Moderate, 6.3 miles.

Bristlecone trail is a moderately trafficked 6.3-mile (round trip) loop in the Lee Canyon area of the SMNRA. This trail can be started from two different access points – the Lower Bristlecone trailhead and the Upper Bristlecone trailhead. Both locations have parking, but neither have restrooms or are stroller/wheelchair friendly.  

Starting from Upper Bristlecone trailhead, follow the clearly defined southbound path on a gradual ascent that is lined by white fir, bristlecone and ponderosa pines, and small fencing on either side. This fencing was placed to protect the surrounding habitat comprised of torrey’s milkvetch, a small fragile herbaceous plant that is important to the endemic and endangered Mt. Charleston Blue Butterfly. There are interpretive signs along the path with details about this host plant and restoration effortsThe fence ends 0.3 miles into the trail; continue along the clearly defined path that heads southwest through a quaking aspen grove. During certain times of the year (spring), hikers will cross a seasonal creek 0.4 miles into the trail, with a warning sign posted close by. From this point, the trail begins another gradual southwestward ascent on rocky terrain through thick forest. 0.5 miles into the trail hikers will again cross the seasonal stream, doing so twice, and eventually continuing on the path with the creek now on the right. 1.1 miles in, the trail veers right heading northeast now following the ridgeline, with the Mummy Mountains coming into view on the right. After following the ridgeline for 0.6 miles, hikers will approach a high point overlook with large bristlecone pines and limber pines becoming more prominent. Past the overlook, continue as the trail bends southwestward once again following a rocky ridgeline path. 2.5 miles into the trail, hikers will approach a junction with a sign pointing northwest for Bonanza trail and east for Lower Bristlecone trail. Continuing eastward, the trail widens and becomes less shaded as the path turns into an old service road. Follow this service road for a gradual 3-mile descent with grand views amid spectacular white fir, bristlecone and ponderosa pines. 

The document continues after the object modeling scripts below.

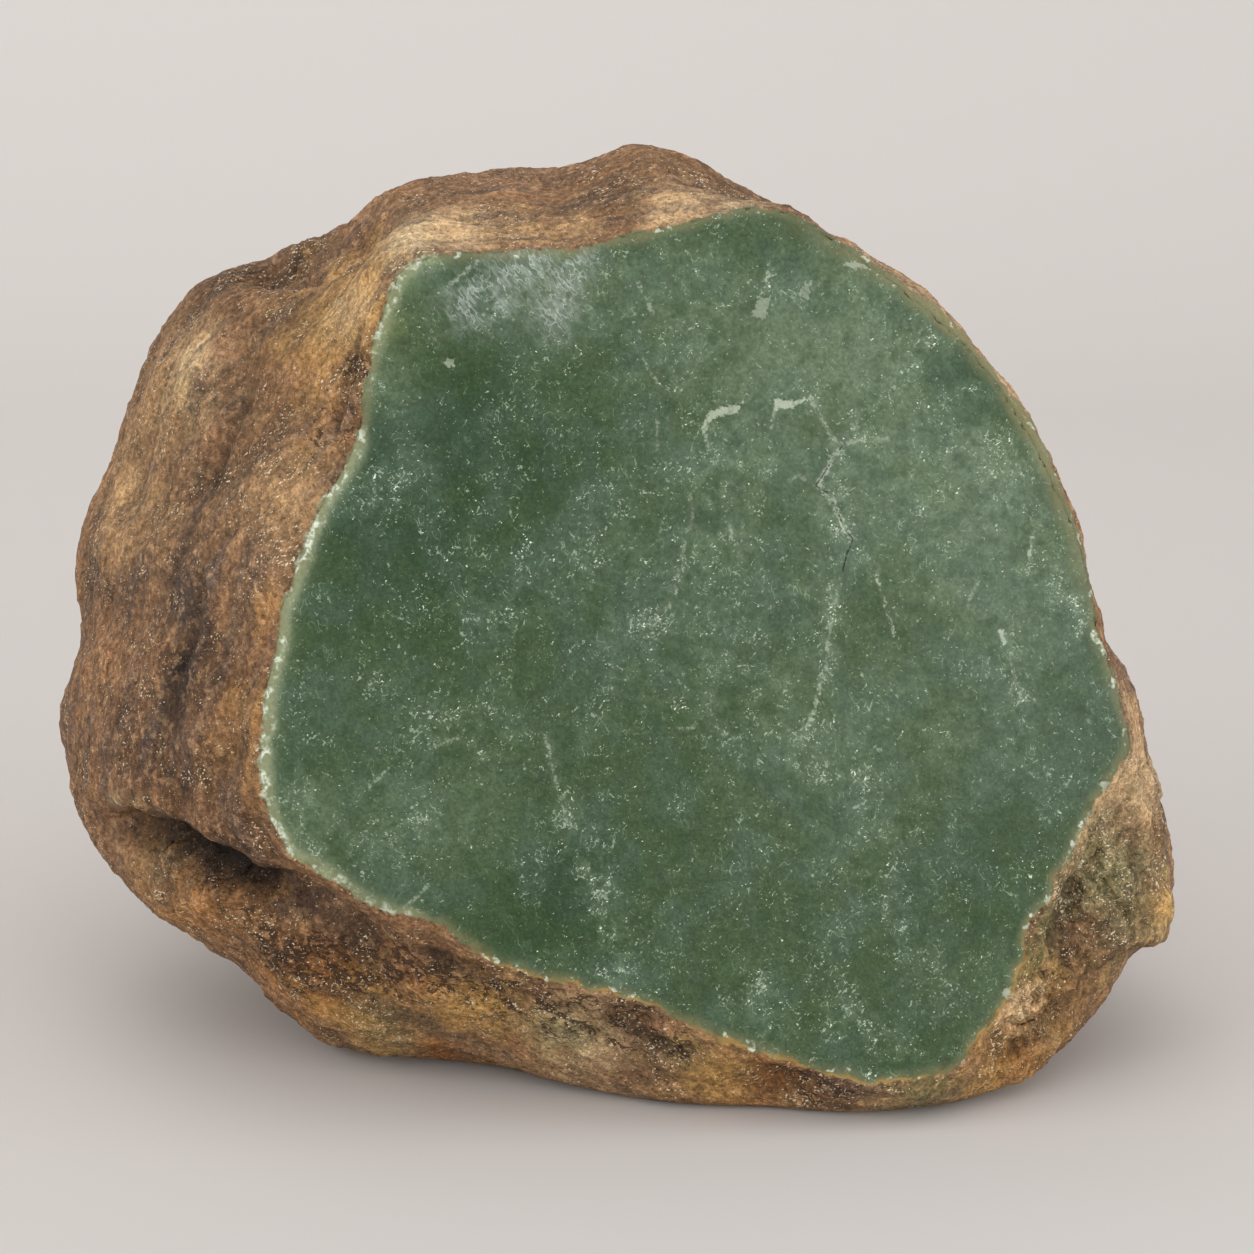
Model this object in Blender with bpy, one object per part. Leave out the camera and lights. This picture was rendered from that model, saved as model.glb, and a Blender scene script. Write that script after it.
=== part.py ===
"""Raw jade boulder.

One water-worn stone with a brown rind. A slice of its front has broken away, and the green jade
shows there as a wide, nearly flat window. The stone is one closed solid made of rings: from the
middle of the window out to its edge, back over the rind to the girdle, which is the stone's
widest line seen square on, and round the back to a last point. The rind is then worn: broad
flats on the back, hollows, swells and furrows, and a flat patch underneath where it rests.
"""

import math

import bmesh
import bpy
import numpy as np
from mathutils import Vector, noise

# ---------------------------------------------------------------------------------------------
# Driving dimensions, in millimetres and degrees.
# Places are given looking square on at the leaning window, as (across, up, deep): to the right,
# up along the window, and away from the viewer, measured from the middle of the window.
# ---------------------------------------------------------------------------------------------

MM = 0.001

WINDOW_LEAN = 16.0          # the window leans back this far from upright
WINDOW_TURN = 6.0           # its right-hand edge is turned this far back
WINDOW_DOME = 3.0           # its middle stands this far proud of its edge
CENTRE = (3.0, -3.0)        # the middle of the window, where the rings start

# The window's edge (across, up), anticlockwise from the right.
WINDOW_EDGE = [
    (112, -3), (110, 6), (108, 16), (105, 25), (101, 33), (93, 49), (82, 64), (69, 76),
    (54, 87), (39, 97), (29, 99), (20, 96), (3, 92), (-13, 88), (-30, 87), (-48, 86),
    (-53, 83), (-58, 70), (-61, 57), (-62, 45), (-65, 38), (-70, 30), (-76, 16), (-81, -4),
    (-85, -24), (-85, -32), (-84, -40), (-81, -49), (-76, -54), (-69, -58), (-56, -67),
    (-43, -69), (-38, -74), (-25, -80), (-11, -84), (3, -87), (19, -95), (39, -102),
    (63, -109), (74, -105), (82, -98), (89, -90), (93, -78), (102, -60), (110, -42),
    (115, -36), (120, -28), (117, -18),
]

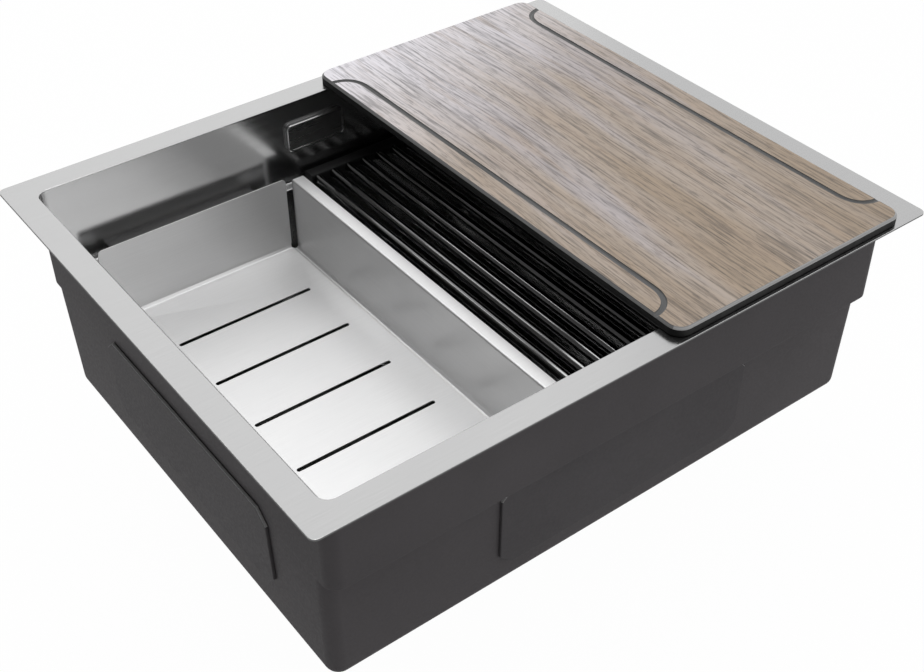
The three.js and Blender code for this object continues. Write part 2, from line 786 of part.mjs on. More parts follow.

At the 5.5-mile mark, the trail ends at Lower Bristlecone trailhead. To connect back to the Upper Trailhead and complete the loop, head south towards Lee Canyon Road (SR 156), then follow the road southwest for a final ascent along the pavement returning to the trailhead after 6.3 total miles.  

Safety tips: 
Hiking at higher elevations can be difficult if not acclimated. Know the symptoms of altitude sickness and how to properly prepare. Always check the weather before heading out on the trails. Be prepared to be out of cell-phone range and have a backup plan. Ensure proper clothing and supplies for the trek, be it a day-hike or backpacking trip.  

Leave No Trace:
GO Mt Charleston encourages folks to enjoy their public lands, while remaining mindful and following the seven principles of LNT:

  1. Plan Ahead and Prepare – Check the weather, pack proper equipment and guides, wear adequate clothing, have a back-up plan, research current conditions, closures, and regulations. 
  2. Travel and Camp on Durable Surfaces – Follow the designated trail and avoid cutting switchbacks. Backcountry camp on low-impact terrain. When in doubt stick to designated campgrounds and dispersed campsites.
  3. Dispose of Waste Properly – Pack it in pack it out! Pack out all garbage, including organic food waste such as citrus peels and pistachio shells. When backpacking, practice digging cat holes to dispose of human waste and carry wastewater 200 feet away from waterways. 
  4. Leave What You Find – Take only pictures, leave only footprints! Leave cultural artifacts and natural objects for others to enjoy.
  5. Minimize Campfire Impacts – Make sure your campfire is dead out before leaving or sleeping, research local regulations about collecting firewood, and know current fire restrictions. When in doubt use designated fire rings. 
  6. Respect Wildlife – Observe from a safe distance, never feed or approach wildlife, report impaired wildlife to Rangers and never attempt to move or help yourself. 
  7. Respect other Visitors – Be courteous on the trails, control and pick up after your pets, consider whether your experience is affecting the way someone else enjoys the peaceful outdoors.